Determinedly advance technology better than Germany
January 17, 2019 3:02 PM   Subscribe

 
There is a lot of really amazing achievement on this page.

In the other hand, seeing all these people in outdated fashion posing next to theoretically-exciting breakthroughs, it's striking how irrelevant this legacy of achievement is to our daily lives. Sure there are plenty of robots used in industrial production, and sure, someday I'll probably have a robot butler and it'll be nifty, but... all this work for what, Roombas?
posted by ropeladder at 7:37 PM on January 17, 2019


Roombas, sure, and industrial robots of course, but also warehouse fulfillment robots, drones (consumer and military), self-driving vehicles, underwater remotely operated and autonomous robots used in science, military, and commercial applications, military ground robots (also used for things like nuclear plant inspection/etc), and that's all not to mention pieces of robotic technology that are key to things like advanced prosthetics, 3D printing, the driver-assist systems on your non-self-driving car, and lots of other non-obvious things you wouldn't necessarily call "robots" but there they are. The electronic control, localization, navigation, sensor fusion, etc that was developed in this early research at Stanford and elsewhere is fundamental to a lot of stuff that's out there these days.

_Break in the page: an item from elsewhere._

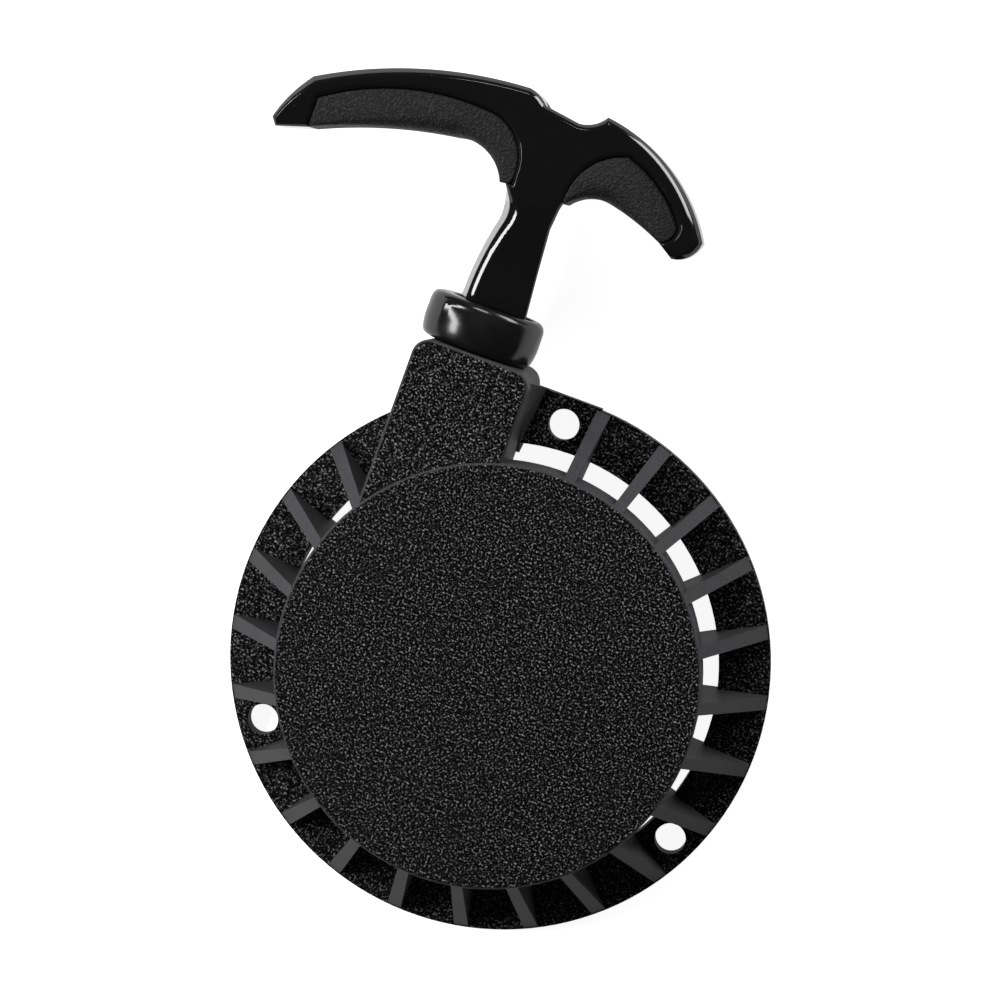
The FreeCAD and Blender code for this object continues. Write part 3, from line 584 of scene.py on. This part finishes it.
def rope_cutter(radius, y0, y1):
    """Cylinder about the rope axis, still in millimetres."""
    profile = [(0, y0), (radius, y0), (radius, y1), (0, y1)]
    return lathe("cutter", profile, Vector((0, 0, 0)), ALONG_ROPE, segments=64)


def join(main, others):
    """Adds the others' meshes to main's, each still a closed shell of its own."""
    bm = bmesh.new()
    bm.from_mesh(main.data)
    for other in others:
        bm.from_mesh(other.data)
        bpy.data.objects.remove(other)
    bm.to_mesh(main.data)
    bm.free()


def twist_stem(point):
    """Turns the stem about the rope, so that its left wall looks up; the turn dies out before the wings."""
    x, y, z = point
    if abs(x) > STEM_REACH:
        return point
    share = min(1.0, max(0.0, (TWIST_END - y) / TWIST_FADE))
    return Matrix.Rotation(math.radians(STEM_TWIST_DEG) * share * share * (3 - 2 * share), 3, "Y") @ point


def make_handle_body():
    """Gloss moulding: both wings, the stem with the rope's bore and the knot's pocket, and the tongues."""
    body = plate("handle_body_moulded", BODY_OUTLINE, HEAD_HALF, CHAMFER)
    cut_with(body, rope_cutter(ROPE_HOLE_R, FOOT - 1, KNOT_FLOOR_Y / MM + 1))
    cut_with(body, rope_cutter(KNOT_POCKET_R, KNOT_FLOOR_Y / MM, ABOVE_HANDLE))
    lowest = FOOT + 1
    cut_into_strips(body, [
        lowest + (SWELL_END - FOOT - 1) * k / SWELL_STRIPS for k in range(SWELL_STRIPS + 1)
    ])
    for v in body.data.vertices:
        v.co.z *= thickness_share(v.co.y)
        v.co = twist_stem(v.co)
    join(body, [
        plate("left_tongue", LEFT_TONGUE_OUTLINE, TONGUE_HALF, ROUND),
        plate("right_tongue", RIGHT_TONGUE_OUTLINE, TONGUE_HALF, ROUND),
    ])
    into_place(body)
    shade(body, 38)
    even = body.modifiers.new("even", "WEIGHTED_NORMAL")
    even.keep_sharp = True
    even.weight = 90
    apply_modifiers(body)
    dress(body, "handle_plastic")
    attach(body, "handle")
    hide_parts("handle_body")


def make_pad(name, node, outline):
    """Soft insert: a tight edge against the gloss body, a full round on the side the fingers pull on."""
    pad = plate(name, outline, PAD_HALF, ROUND)
    into_place(pad)
    shade(pad, 50)
    dress(pad, "grip_rubber")
    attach(pad, "handle")
    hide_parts(node)


# ---- bumper, rope and knots ---------------------------------------------------------------------------
# radii of the rubber collar's seat for the handle, bore, plug in the neck and the plug's lip
BUMPER_SEAT = 11.3 * MM
BUMPER_BORE = 4.05 * MM
PLUG = 7.0 * MM
PLUG_LIP = 8.4 * MM
LIP_LENGTH = 1.3 * MM
LIP_BACK = 2.2 * MM
SEAT_DEPTH = 1.2 * MM


def make_bumper():
    """Rubber collar: fat rounded edges outside, a seat for the handle's foot, a plug into the neck."""
    r = (bumper_high.x - bumper_low.x) / 2
    shift = (bumper_low.x + bumper_high.x) / 2 - ROPE_X
    y_out = bumper_high.y
    face_y = NECK_END_Y
    y_in = bumper_low.y
    y_seat = y_out - SEAT_DEPTH
    # each corner of the section: its radius, its height and the size of its rounding in millimetres
    section = [
        (BUMPER_BORE, y_in, 0),
        (PLUG_LIP, y_in, 0.5),
        (PLUG_LIP, y_in + LIP_LENGTH, 0.5),
        (PLUG, y_in + LIP_BACK, 0.5),
        (PLUG, face_y, 0),
        (r - 1.0 * MM, face_y, 1.9),
        (r, face_y + 4 * MM, 2.0),
        (r - 0.1 * MM, y_out - 3 * MM, 0),
        (r - 0.1 * MM, y_out, 3.0),
        (BUMPER_SEAT, y_out, 0.6),
        (BUMPER_SEAT, y_seat, 0.3),
        (BUMPER_BORE, y_seat, 0.4),
        (BUMPER_BORE, y_in, 0),
    ]
    corners = [(radius, y) for radius, y, rounding in section]
    profile = round_profile(corners, [rounding * MM for radius, y, rounding in section[1:-1]])
    bumper = lathe("bumper_collar", profile, Vector((ROPE_X, 0, ROPE_Z)), ALONG_ROPE, segments=128)
    # the outside sits a little off the rope, and the seat and the bore stay on it
    for v in bumper.data.vertices:
        reach = math.hypot(v.co.x - ROPE_X, v.co.z - ROPE_Z)
        share = min(1.0, max(0.0, (reach - BUMPER_SEAT) / (r - 1.2 * MM - BUMPER_SEAT)))
        v.co.x += shift * share
    shade(bumper, 40)
    dress(bumper, "bumper_rubber")
    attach(bumper, "housing")
    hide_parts("handle_bumper")


def tube_mesh(name, centre_line, radius_at, sides, closed=False):
    """Tube along points, with its own smooth frame; radius_at(i, angle) gives the surface."""
    count = len(centre_line)
    tangents = []
    for i in range(count):
        before = centre_line[(i - 1) % count] if closed or i > 0 else centre_line[0]
        after = centre_line[(i + 1) % count] if closed or i < count - 1 else centre_line[-1]
        tangents.append((after - before).normalized())
    side = tangents[0].orthogonal().normalized()
    verts, faces = [], []
    for i in range(count):
        side = (side - tangents[i] * side.dot(tangents[i])).normalized()
        other = tangents[i].cross(side)
        for k in range(sides):
            a = 2 * math.pi * k / sides
            verts.append(centre_line[i] + (side * math.cos(a) + other * math.sin(a)) * radius_at(i, a))
    for i in range(count if closed else count - 1):
        for k in range(sides):
            j, n = (i + 1) % count, (k + 1) % sides
            faces.append((i * sides + k, i * sides + n, j * sides + n, j * sides + k))
    if not closed:
        faces.append(tuple(range(sides - 1, -1, -1)))
        faces.append(tuple(range((count - 1) * sides, count * sides)))
    obj = mesh_object(name, verts, faces)
    fix_normals(obj)
    return obj


BRAID_DEPTH = 0.045
BRAID_STRANDS = 4
CORE_SHARE = 0.97


def braided_radius(radius, i_turns, angle):
    """Radius of a braided cord: two families of strands that cross on a round core."""
    one_way = abs(math.sin(BRAID_STRANDS * angle + i_turns))
    other_way = abs(math.sin(BRAID_STRANDS * angle - i_turns))
    return radius * (CORE_SHARE + BRAID_DEPTH * (one_way + other_way - 1.0))


RING_PITCH = 2.2 * MM
DRAWN_PITCH = 1.1 * MM
BRAID_TURN = 0.55


def smooth_inverse(w):
    """t where t*t*(3 - 2*t) is w."""
    return 0.5 - math.sin(math.asin(1 - 2 * w) / 3)


def rings_between(y, end):
    """Places from y on, a ring's pitch apart, that stay short of end."""
    places = []
    while y < end:
        places.append(y)
        y += RING_PITCH
    return places


def make_rope_lead():
    """The rope from the reel to the knot, with rings to spare between the neck and the handle, where it lengthens
    as it is pulled.
    """
    stretch_from = 50 * MM
    stretch_to = 84 * MM
    pull = frame["joints"][0]["range_m"][1]
    # enough rings in the stretch for the drawn rope's braid to stay even
    drawn_rings = round(pull / DRAWN_PITCH)
    places = rings_between(lead_low.y, stretch_from)
    for k in range(drawn_rings + 1):
        places.append(stretch_from + (stretch_to - stretch_from) * smooth_inverse(k / drawn_rings))
    places += rings_between(stretch_to + RING_PITCH, lead_high.y)
    places.append(lead_high.y)
    line = [Vector((ROPE_X, y, ROPE_Z)) for y in places]
    rope = tube_mesh("rope_run", line, lambda i, a: braided_radius(ROPE_R, i * BRAID_TURN, a), sides=24)
    shade(rope)
    dress(rope, "rope_cord")
    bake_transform(rope)
    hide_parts("rope_lead")


KNOT_RINGS = 150
KNOT_LENGTH = 1.25
KNOT_BRAID_TURN = 0.8


def make_knot(name, node, centre, size, rope_r, body):
    """An overhand knot pulled tight: a three-lobed closed path, with its own rope thickness."""
    line = []
    for k in range(KNOT_RINGS):
        t = 2 * math.pi * k / KNOT_RINGS
        x = math.sin(t) + 2 * math.sin(2 * t)
        z = math.cos(t) - 2 * math.cos(2 * t)
        y = -math.sin(3 * t) * KNOT_LENGTH
        line.append(centre + Vector((x, y, z)) * size)
    knot = tube_mesh(
        name, line, lambda i, a: braided_radius(rope_r, i * KNOT_BRAID_TURN, a), sides=20, closed=True
    )
    shade(knot)
    dress(knot, "rope_cord")
    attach(knot, body)
    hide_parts(node)


def make_knots():
    """The knot that the handle's stop plate holds, and the smaller one that the reel holds."""
    low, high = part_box("rope_handle_knot")
    make_knot("knot_in_handle", "rope_handle_knot", (low + high) / 2, 1.05 * MM, 1.5 * MM, "rope_end")
    low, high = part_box("rope_reel_knot")
    make_knot("knot_in_reel", "rope_reel_knot", (low + high) / 2, 0.62 * MM, 1.1 * MM, "reel")


# ---- stage --------------------------------------------------------------------------------------------
CAMERA_AT = Vector((41.42, 127.4, 789.85)) * MM
CAMERA_AIM = Vector((-14.41, 40.22, 0.0)) * MM
CAMERA_ROLL_DEG = 19.96
LENS_MM = 107.2
SENSOR_MM = 36.0
FARTHEST_SEEN = 20.0
LIT_MIDDLE = Vector((-15, 20, 15)) * MM
SHEET_HALF = 3.0
AMBIENT = 0.06


def aim_matrix(at, target, roll_deg=0.0):
    """Looks from at to target with +Y as up, then rolls about the line of sight."""
    back = (at - target).normalized()
    right = Vector((0, 1, 0)).cross(back).normalized()
    up = back.cross(right)
    turn = Matrix((right, up, back)).transposed().to_4x4()
    return Matrix.Translation(at) @ turn @ Matrix.Rotation(math.radians(roll_deg), 4, "Z")


def make_camera():
    data = bpy.data.cameras.new("camera")
    data.lens = LENS_MM
    data.sensor_width = SENSOR_MM
    data.clip_end = FARTHEST_SEEN
    camera = link(bpy.data.objects.new("camera", data))
    camera.matrix_world = aim_matrix(CAMERA_AT, CAMERA_AIM, CAMERA_ROLL_DEG)
    bpy.context.scene.camera = camera
    return camera


def softbox(name, camera, right, up, back, size, power):
    """Area light aimed at the object's middle, and placed from it along the camera's right, up and back."""
    at = LIT_MIDDLE + camera.matrix_world.to_3x3() @ Vector((right, up, back))
    data = bpy.data.lights.new(name, "AREA")
    data.shape = "RECTANGLE"
    data.size, data.size_y = size
    data.energy = power
    light = link(bpy.data.objects.new(name, data))
    light.matrix_world = aim_matrix(at, LIT_MIDDLE)


def make_floor():
    """A white sheet for the camera, a dimmer one for glossy walls to mirror, and one to light the object."""
    sheets = (
        ("floor_sheet", -0.4 * MM, 0.92, "camera"),
        ("floor_mirrored", -0.8 * MM, 0.45, "glossy"),
        ("floor_bounce", -1.2 * MM, 0.3, "diffuse"),
    )
    corner_signs = ((-1, -1), (1, -1), (1, 1), (-1, 1))
    for name, z, glow, seen_by in sheets:
        corners = [(SHEET_HALF * x, SHEET_HALF * y, z) for x, y in corner_signs]
        floor = mesh_object(name, corners, [(0, 1, 2, 3)])
        n = Nodes(name)
        cloud = n.noise(scale=3.0, detail=2.0, roughness=0.5)
        colour = n.mix_colour(cloud, grey(0.56), grey(0.6))
        paper = n.set(
            Base_Color=colour, Roughness=0.85, Emission_Color=grey(1.0), Emission_Strength=glow
        )
        floor.data.materials.append(paper)
        floor.visible_camera = seen_by == "camera"
        floor.visible_glossy = seen_by == "glossy"
        floor.visible_diffuse = seen_by == "diffuse"
        floor.visible_shadow = False


def make_world():
    world = bpy.data.worlds.new("studio")
    world.use_nodes = True
    background = world.node_tree.nodes["Background"]
    background.inputs["Color"].default_value = grey(1.0)
    background.inputs["Strength"].default_value = AMBIENT
    bpy.context.scene.world = world


# ---- build --------------------------------------------------------------------------------------------
dress_cad_nodes()
make_handle_body()
make_pad("pad_long_wing", "grip_pad_left", LEFT_PAD_OUTLINE)
make_pad("pad_short_wing", "grip_pad_right", RIGHT_PAD_OUTLINE)
make_bumper()
make_rope_lead()
make_knots()

camera = make_camera()
make_floor()
make_world()
softbox("key_left", camera, right=-0.78, up=0.28, back=0.58, size=(0.26, 0.7), power=10.0)
softbox("rim_right", camera, right=0.72, up=0.62, back=0.3, size=(0.3, 0.6), power=5.5)
softbox("top_soft", camera, right=0.1, up=0.85, back=0.6, size=(0.35, 0.2), power=3.0)
bpy.context.scene.view_settings.view_transform = "Standard"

I've been building robots since I was a teenager and I've worked in the industry for more than a decade - there is a *lot* of robotics out there. The fact that you don't have C-3PO in your house doesn't mean there isn't an incredible legacy here.
posted by olinerd at 8:25 PM on January 17, 2019 [3 favorites]


This list is incomplete without Stanley. It's safe to argue that the tech that went into both Stanley and Andrew Ng's autonomous helicopters are having greater impact today than anything else on this list.
posted by simra at 10:35 PM on January 17, 2019 [1 favorite]


ropeladder, you realize they're taking our jobs, right? :P

this is cool as junk. And I'm kinda surprised we don't see more articles/lists/rundowns like this. Could do with a less house-centric one. Robots are infiltrating society, slowly enough to be almost invisible despite the fact that 'robots are infiltrating our society' is a crazy sentence. It's really illuminating to see this process described as history, and I feel like we could all use a more comprehensive view of this industry.
posted by es_de_bah at 11:49 PM on January 17, 2019 [2 favorites]


Where's my robotic jaguar?

C'mon Stanford, include some old stuff. I read Stanley and though and forgot and found that I was thinking of SHRDLU. And I know there was very probably some early robotics / AI stuff from Stanford.

Historically it goes back to clockwork mechanical dolls. Then before computers and such it was rotating drums and contacts and timing and was programmed in actions like a player piano. Just timing. Then computers. Then AI. Then you replace the drum with integrated circuits. Then it's all a matter of size and mechanics.

That's why a jaguar and not a cat. More space to work with.